As corporations become increasingly swollen through larger and larger mergers and acquisitions (M&As), up-and-coming managers will find that they have to make the best of this inheritance.
Pharmaceutical managers will have one of the fattest bequests - $100 billion of acquisitions in the past decade, alone. And, if history is any guide, they will also inherit fat problems. Yet, the aggrandising magnates at key pharmaceutical companies such as SmithKline Beecham, Glaxo and Novartis would argue that history is bunk and that, this time round, the unstoppable M&A machine has been driven not by diversification but by strategic focus. The same argument could be applied not just to drugs but across the financial and industrial board.
It follows then that if strategic focus is the driving factor in modern acquisitions, the resultant mega-group will be off to a flying start because it combines like with like, rather than being hampered with the management of unfamiliar businesses. And, in the modern scenario, it is better to merge or acquire than stand pat. As global and regional markets coalesce round a few dominant super-players, it is argued, unless you achieve dominance, meaning first or second place, you will be crushed by the occupants of those top positions - or so the reasoning goes.
M&As enable you to combine two pieces of management magic: scale and focus. There's nothing new in this idea. It has long been clear that most markets support only three profitable players: number one, number two and one specialist. But, in pursuing the modern merger or acquisition, lessons can be drawn from looking at the best and worst US acquisitions of the 1980s. The bad buyers acquired entire companies larger than their own. The good guys typically bought smaller businesses, mostly parts of other groups. If they purchased a whole corporation, they swiftly sold everything save the piece or pieces needed for their strategic jigsaw. The winners thus demonstrated clear-cut strategic purpose, the losers fuzzy thinking.
This lack of clarity explains why most failed, fatally, to seize full management control of their acquisitions. Doing so was harder, in any event, because of the far greater relative size of these acquired companies.
This raises a question mark over the present surge of multi-billion dollar deals. The managements will have to cope with much-bloated corpocracies.
So, will the drawbacks of size outweigh the synergies?
Perhaps. Looking into the pharmaceutical buying spree, consultants A T Kearney have found that acquisitive drug companies mostly produced poorer results than non-acquirers. The latter trailed between 1967 and 1992 but then forged upwards as the big buyers notably slipped. In 1996, the 'economic return' of these companies was half that of the non-acquirers.

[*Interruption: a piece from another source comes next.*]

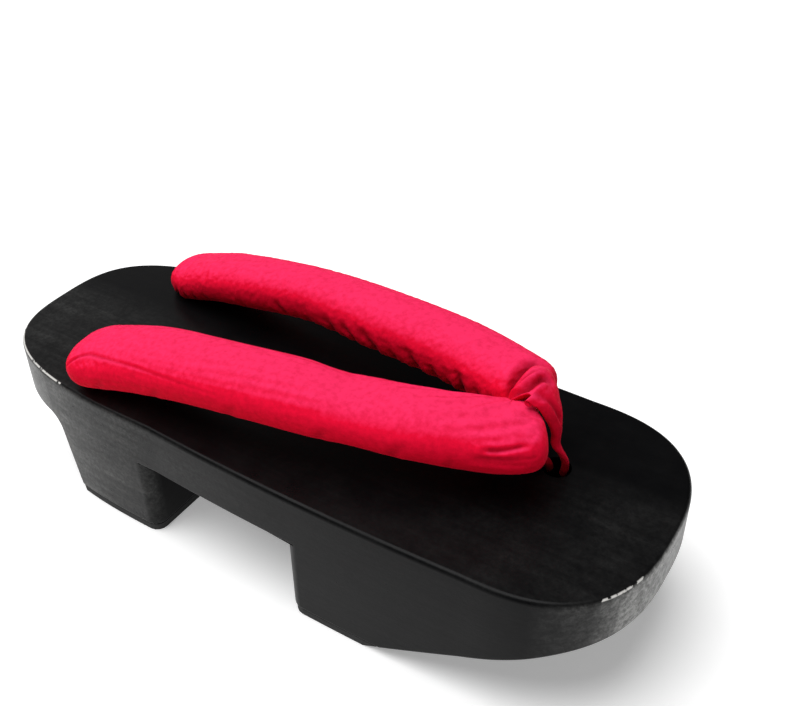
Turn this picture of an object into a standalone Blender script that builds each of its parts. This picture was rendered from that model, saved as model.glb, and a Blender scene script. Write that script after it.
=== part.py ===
"""A geta, right shoe: a lacquered wooden block on two teeth, with a padded cloth V strap and its toe loop.

Metres, +Z up, floor at z = 0. The toe points to +X, the big toe's side is +Y, and the origin is on the
floor under the middle of the footboard. Every piece is a closed solid of its own.
"""

import math

import bmesh
import bpy
from mathutils import Vector

# The wooden block
LENGTH = 0.240
DECK_HEIGHT = 0.050
BOARD_THICK = 0.019
HEEL_WIDTH = 0.0851  # at the root of the round heel end
TOE_WIDTH = 0.0884  # at the root of the round toe end
SIDE_BULGE = 0.0016  # how far each long side bows out between the two roots
HEEL_ROUND = 0.0821  # length of the round heel end
TOE_ROUND = 0.0433
HEEL_SQUARENESS = 2.99  # superellipse exponent: 2 is an ellipse, more is squarer
TOE_SQUARENESS = 2.62
DECK_EDGE = 0.0016  # radius of the deck's rim
SAWN_EDGE = 0.0010  # radius of every other edge of the block
TOOTH_CORNER = 0.0045  # radius of the upright edges on each side of the arch

# The two teeth
REAR_TOOTH_BACK = -0.0865  # where the rear tooth's back meets the board
REAR_TOOTH_LEAN = 0.0062  # how far that back leans in on its way down to the floor
REAR_TOOTH_FILLET = 0.006
REAR_TOOTH_FRONT = -0.0420
FRONT_TOOTH_BACK = 0.0162
FRONT_TOOTH_FLAT = 0.0280  # length of the flat that stands on the floor
FRONT_SLOPE = 0.50  # rise of the slanted front face for each metre forward
LIP_START = 0.100  # where the slanted face eases into the toe's underside
LIP_THICK = 0.0165  # thickness of the board at the very toe

# The rubber treads
TREAD_THICK = 0.0025
TREAD_INSET = 0.0005  # how far the rubber stays back from the wood's side
GLUE_GAP = 0.0003

# The padded strap
CLEARANCE = 0.0003  # between the cloth and whatever it touches
STRAP_HEEL_X = -0.3167 * LENGTH
STRAP_TOE_X = 0.3 * LENGTH
STRAP_SPREAD = 0.0302  # from the middle line out to an arm's middle, at the heel
STRAP_RISE = 0.0205  # from the deck up to an arm's middle, at the toe
STRAP_WIDTH = 0.0246
STRAP_THICK = 0.0165
STRAP_SQUARENESS = 2.3
TOE_SHIFT = 0.003  # how far the V's point lies towards the big toe
OUTER_ARM_TAIL = 0.003  # how far the little toe's arm runs on behind STRAP_HEEL_X
INNER_ARM_TAIL = 0.009
OUTER_ARM_NOSE = 0.008  # how far the little toe's arm runs on ahead of STRAP_TOE_X
INNER_ARM_NOSE = 0.0015
TAIL_ROUND = 0.012
NOSE_ROUND = 0.009
NOSE_TURN = 0.90  # how fast both noses turn towards each other, for each metre forward

# The holes, and the cord of the strap that goes down each one
HEEL_HOLE_X = STRAP_HEEL_X + 0.003
HEEL_HOLE_Y = 0.0300
TOE_HOLE_X = STRAP_TOE_X + 0.008
TOE_HOLE_Y = 0.0085
HOLE_RADIUS = 0.0045
HOLE_DEPTH = 0.014

# The toe loop
LOOP_REACH = 0.0150  # from its front leg back to its rear leg
LOOP_RISE = 0.0305  # from the deck up to the middle of its cloth, on top
LOOP_WIDTH = 0.0188
LOOP_THICK = 0.0034
LOOP_ASIDE = 0.006  # from the hole towards the little toe, to where it dives between the two arms

# Helpers' sizes
CORNER_STEPS = 4  # flats round an upright corner of a tooth
SAW_SPARE = 0.02  # how far the saw's and the drills' shapes reach past the wood
HAIR = 0.001  # a short step: to read a curve's direction, or to set one end back from a face

UNDERSIDE = DECK_HEIGHT - BOARD_THICK
WOOD_BOTTOM = TREAD_THICK + GLUE_GAP
FRONT_TOOTH_TOE = FRONT_TOOTH_BACK + FRONT_TOOTH_FLAT
HEEL_ROOT_X = HEEL_ROUND - LENGTH / 2
TOE_ROOT_X = LENGTH / 2 - TOE_ROUND

# One row for each place along an arm. along: 0 at STRAP_HEEL_X, 1 at STRAP_TOE_X. spread, rise, width and
# thick: shares of the strap's named sizes. lean: degrees that the outer edge hangs below the inner one.
ARM_ROWS = (
    # along, spread, rise, width, thick, lean
    (0.0, 1.00, 0.32, 1.00, 0.88, 0.0),
    (0.2, 0.90, 0.67, 1.01, 0.96, 5.0),
    (0.4, 0.86, 0.88, 0.98, 0.96, 6.0),
    (0.6, 0.75, 0.96, 1.00, 1.02, 2.5),
    (0.8, 0.63, 0.99, 0.95, 1.05, 1.5),
    (1.0, 0.33, 0.99, 1.00, 1.08, 1.5),
)

# One row for each place round the toe loop, from the hole up the front, over the V and down behind it.
# ahead: share of LOOP_REACH in front of the hole. aside, rise, width and thick: shares of the loop's named
# sizes. turn: degrees that the strip is turned, its big toe side towards the heel.
LOOP_ROWS = (
    # ahead, aside, rise, width, thick, turn
    (0.08, 0.00, -0.12, 0.20, 0.75, 0),
    (0.09, 0.00, 0.10, 0.24, 0.80, 0),
    (-0.02, 0.00, 0.40, 0.28, 0.85, 0),
    (-0.08, 0.05, 0.64, 0.44, 0.90, 5),
    (-0.22, 0.10, 0.86, 0.74, 1.00, 14),
    (-0.48, 0.12, 1.00, 1.00, 1.00, 20),
    (-0.72, 0.45, 0.97, 0.74, 1.00, 20),
    (-0.86, 0.95, 0.76, 0.32, 0.90, 8),
    (-0.88, 1.00, 0.45, 0.26, 0.85, 0),
    (-0.60, 0.60, 0.20, 0.24, 0.85, 0),
    (-0.20, 0.10, 0.02, 0.20, 0.75, 0),
    (-0.16, 0.00, -0.12, 0.20, 0.75, 0),
)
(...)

But the hurdle over which mega-buyers often fail to stride is the huge premiums that many pay for baubles such as financial and media companies.
These make it very difficult for post-acquisition profits to clear the cost of the lavished billions in capital. The idea of 'economic value added', in which economic earnings are related to cost of capital, including equity, is a fashionable one. So long as the EVA stays negative, capital is being consumed. There's a strong correlation between this conspicuous consumption and a lagging share price value.
Such diversification is not always a blessing. The mega-merger is not always at an advantage in changing, fragmenting markets as overall market position does not always add up to the greatest profitability. Chrysler is third in the US car market but far more profitable than the two leaders, partly because it dominates the mini-van segment. Equally, in the pharmaceuticals sector, Astra was the second most profitable drug company in 1996, because of its leading position in asthma and digestive therapies. And Goldman Sachs has been lording it over the global M&A business despite its overall lack of mega-clout.
Even in segments, size need not equate with profits. One Siemens executive told the Wall Street Journal that his group had 'some businesses in which we are number three or number four and are making money. And we have some businesses in which we are number one and aren't making any money'. That may prove nothing except that some Siemens businesses are managed better than others.
A T Kearney's low-acquiring, high-earning stars followed a management formula of universal excellence. The key word is neither focus nor scale, but concentration. The aces have concentrated on very few specialities, such as marketing to the best consumer goods standards; core competencies; outsourcing heavily elsewhere; and intensive improvements in the R&D process.
The bigger and broader the scale, the tougher it is for managements to concentrate. The aggrandised giants could sub-divide into autonomous units, to bring concentrated marketing and innovation to their own segments. That might well work. But, then, why merge in the first place?
Robert Heller was founding editor of Management Today.